The above scenario is generally implemented by using the SELECT and UPDATE statements; SELECT retrieves the data and UPDATE increases the number of clicks for the retrieved queries.
This approach can cause significant performance degradation due to increased lock contention for UPDATE when a number of SELECT statements are executed against the same data.
To address this issue, CUBRID introduces the new concept of the Click Counter that will support optimized features in the Web in terms of usability and performance, and provides the
INCR() function and the WITH INCREMENT FOR statement.
Extending the Relational Data Model
For the relational data model, it is not allowed that a single column has multiple values. In CUBRID, however, you can create a column with several values. For this purpose, collection data types are provided in CUBRID. The collection data type is mainly divided into SET, MULTISET and LIST; the types are distinguished by duplicated availability and order.

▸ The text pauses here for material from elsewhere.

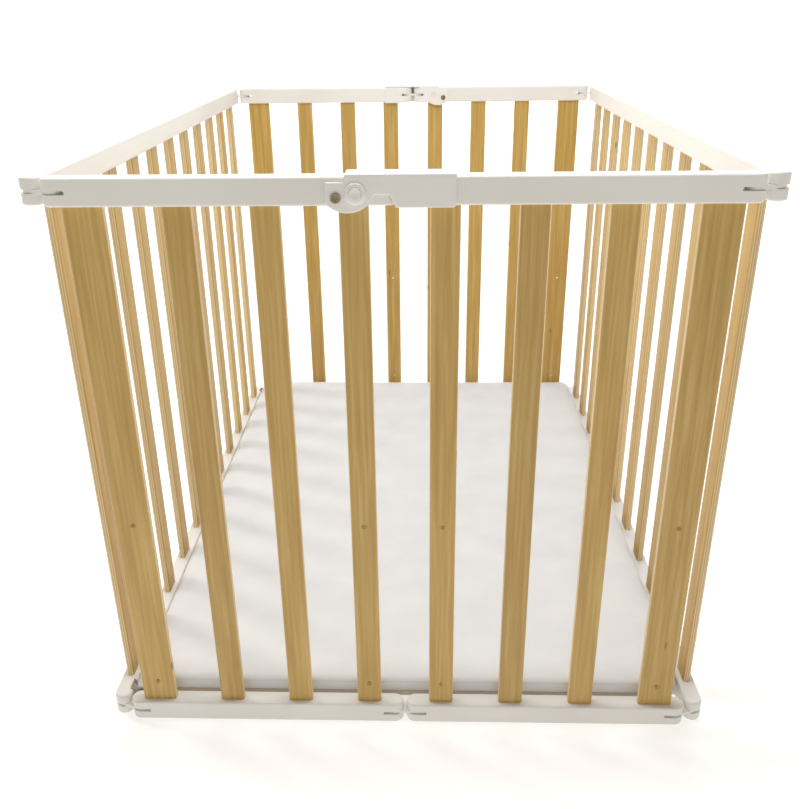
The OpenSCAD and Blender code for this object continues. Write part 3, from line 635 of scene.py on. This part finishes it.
# air pressure swells the cover against the held underside, and the foam lets it rise only so far
def swell(obj, low):
    start = vertexArray(obj.data)
    held = obj.vertex_groups.new(name="held")
    heldTo = (low.z + padding["heldMm"]) * mm
    held.add([i for i, point in enumerate(start) if point[2] < heldTo], 1.0, "REPLACE")
    cloth = obj.modifiers.new("cover", "CLOTH")
    cloth.settings.quality = padding["quality"]
    cloth.settings.mass = padding["clothMass"]
    cloth.settings.tension_stiffness = padding["stiffness"]
    cloth.settings.compression_stiffness = padding["stiffness"]
    cloth.settings.bending_stiffness = padding["bending"]
    cloth.settings.use_pressure = True
    cloth.settings.uniform_pressure_force = padding["pressure"]
    cloth.settings.vertex_group_mass = "held"
    cloth.settings.effector_weights.gravity = 0
    cloth.point_cache.frame_start = 1
    cloth.point_cache.frame_end = padding["frames"]
    for step in range(1, padding["frames"] + 1):
        bpy.context.scene.frame_set(step)
    settle(obj)
    bpy.context.scene.frame_set(1)
    end = vertexArray(obj.data)
    cap = padding["crownMm"] * mm
    move = end - start
    size = np.linalg.norm(move, axis=1, keepdims=True) + 1e-12
    move = move / size * cap * np.tanh(size / cap)
    move[:, :2] *= padding["sideways"]
    obj.data.vertices.foreach_set("co", (start + move).ravel())
    print("  crown", round(float(move[:, 2].max() / mm), 2), "mm")


# foam that is a little uneven, and a seam drawn in around the sides
def sewPadding(obj, low, high):
    soft = obj.modifiers.new("soft", "SUBSURF")
    soft.levels = soft.render_levels = 1
    settle(obj)
    points = vertexArray(obj.data)
    seamZ = (high.z - padding["seamDropMm"]) * mm
    for i, point in enumerate(points):
        if point[2] > (low.z + padding["unevenFromMm"]) * mm:
            wave = noise.noise(Vector((point[0] * padding["unevenPerM"], point[1] * padding["unevenPerM"],
                                       padding["seed"])))
            grown = min(1.0, (point[2] / mm - low.z) / padding["unevenFullMm"])
            points[i, 2] += padding["unevenMm"] * mm * wave * grown
        edgeX = min(point[0] - low.x * mm, high.x * mm - point[0])
        edgeY = min(point[1] - low.y * mm, high.y * mm - point[1])
        if min(edgeX, edgeY) < padding["seamReachMm"] * mm:
            offSeam = (point[2] - seamZ) / (padding["seamHalfMm"] * mm)
            pull = padding["seamDepthMm"] * mm * math.exp(-offSeam ** 2)
            inward = Vector((-point[0], -point[1], 0)).normalized()
            if edgeX < edgeY:
                points[i, 0] += math.copysign(pull, inward.x)
            else:
                points[i, 1] += math.copysign(pull, inward.y)
    obj.data.vertices.foreach_set("co", points.ravel())
    obj.data.update()


pad, padLow, padHigh = paddingForm()
swell(pad, padLow)
sewPadding(pad, padLow, padHigh)
shadeByAngle(pad.data, padding["smoothDegrees"])
pad.data.materials.clear()
pad.data.materials.append(cotton)
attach(pad, "floor")
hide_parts("floor_padding")

print("studio")

# degrees for the camera's turns, metres for the rest
studio = {"cameraPlace": (0.024754, -1.320982, 0.833121), "heading": 1.959, "tilt": 66.234,
          "roll": -0.756, "lens": 38.004, "sensor": 36.0, "shift": (0.00783, -0.02623), "nearest": 0.05,
          "paper": "#F7F7F6", "paperRoughness": 0.85, "paperHalf": 9, "riseAt": 5, "riseTo": 6,
          "floorGlow": 0.45, "backdropGlow": 0.9, "world": "#FFF7EC", "worldStrength": 0.37}

softboxes = {
    "overhead": {"place": (0.05, 0.0, 2.6), "aim": (0.0, 0.02, 0), "size": (1.1, 0.9),
                 "watts": 9, "colour": "#F0F5FF"},
    "inner": {"place": (0.0, -0.40, 1.4), "aim": (0, 0.5, 0.25), "size": (0.8, 0.12),
              "watts": 6.5, "colour": "#F8FAFF"},
    "leftWindow": {"place": (-2.4, 0.9, 1.9), "aim": (0, 0, 0.2), "size": (0.5, 0.5),
                   "watts": 20, "colour": "#FFF9F0"}}


def makeCamera():
    data = bpy.data.cameras.new("camera")
    data.lens = studio["lens"]
    data.sensor_width = studio["sensor"]
    data.shift_x, data.shift_y = studio["shift"]
    data.clip_start = studio["nearest"]
    camera = newObject("camera", data)
    turn = (Matrix.Rotation(math.radians(studio["heading"]), 4, "Z")
            @ Matrix.Rotation(math.radians(studio["tilt"]), 4, "X")
            @ Matrix.Rotation(math.radians(studio["roll"]), 4, "Z"))
    camera.matrix_world = Matrix.Translation(studio["cameraPlace"]) @ turn
    bpy.context.scene.camera = camera


def softbox(name, place, aim, size, watts, colour):
    data = bpy.data.lights.new(name, "AREA")
    data.shape = "RECTANGLE"
    data.size, data.size_y = size
    data.energy = watts
    data.color = linearColour(colour)[:3]
    lamp = newObject(name, data)
    lamp.location = place
    lamp.rotation_euler = (Vector(aim) - Vector(place)).to_track_quat("-Z", "Y").to_euler()


# a sheet of pale paper: one lies under the pen and one rises behind it
def paperSheet(name, corners, glow):
    sheet = bmesh.new()
    sheet.faces.new([sheet.verts.new(corner) for corner in corners])
    mesh = bpy.data.meshes.new(name)
    sheet.to_mesh(mesh)
    sheet.free()
    paper = newObject(name, mesh)
    mesh.materials.append(newMaterial(name, {
        "Base Color": linearColour(studio["paper"]), "Roughness": studio["paperRoughness"],
        "Emission Color": (1, 1, 1, 1), "Emission Strength": glow})[0])


makeCamera()
half, riseAt, riseTo = studio["paperHalf"], studio["riseAt"], studio["riseTo"]
paperSheet("studioFloor", [(-half, -half, 0), (half, -half, 0), (half, riseAt, 0), (-half, riseAt, 0)],
           studio["floorGlow"])
paperSheet("studioBackdrop", [(-half, riseAt, 0), (half, riseAt, 0), (half, riseAt, riseTo),
                              (-half, riseAt, riseTo)], studio["backdropGlow"])
for name, lamp in softboxes.items():
    softbox(name, **lamp)
world = bpy.data.worlds.new("studioWorld")
world.use_nodes = True
background = world.node_tree.nodes["Background"].inputs
background["Color"].default_value = linearColour(studio["world"])
background["Strength"].default_value = studio["worldStrength"]
bpy.context.scene.world = world
bpy.context.scene.view_settings.view_transform = "Standard"

print("finishing")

- SET: A collection type that does not allow the duplication of elements. Elements are stored without duplication after being sorted regardless of their order of entry.

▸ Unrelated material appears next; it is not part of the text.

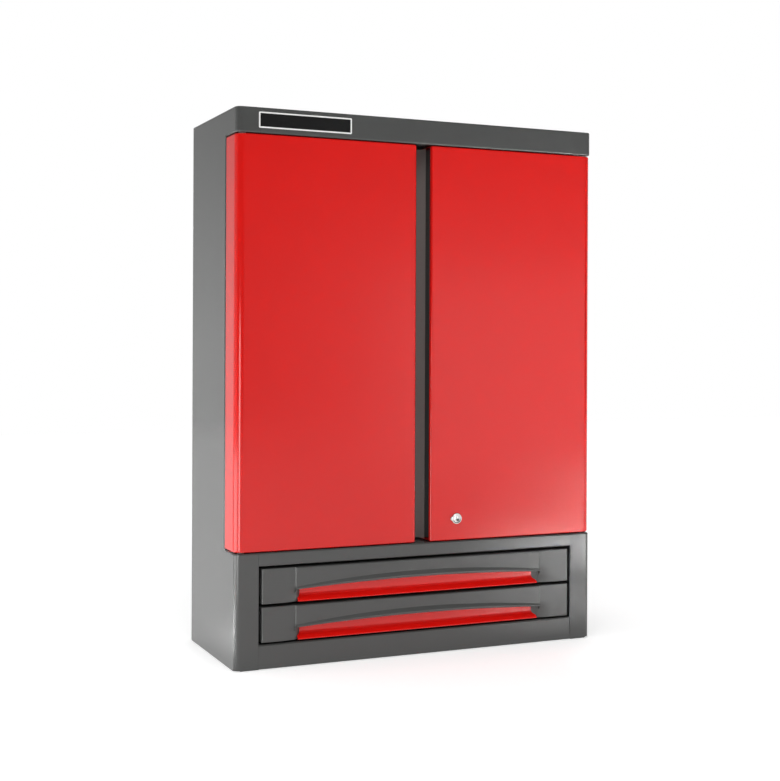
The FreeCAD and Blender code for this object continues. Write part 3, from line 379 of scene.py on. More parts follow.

- MULTISET: A collection type that allows the duplication of elements. The order of entry is not considered.
- LIST: A collection type that allows the duplication of elements. Unlike with SET and MULTISET, the order of entry is maintained.
Inheritance is a concept to reuse columns and methods of a super class (table) in those of a sub class. CUBRID supports reusability through inheritance. By using inheritance provided by CUBRID, you can create a super class with some common columns and then create a sub class inherited from the super class with some unique columns added. In this way, you can create a database model which can minimize the number of columns.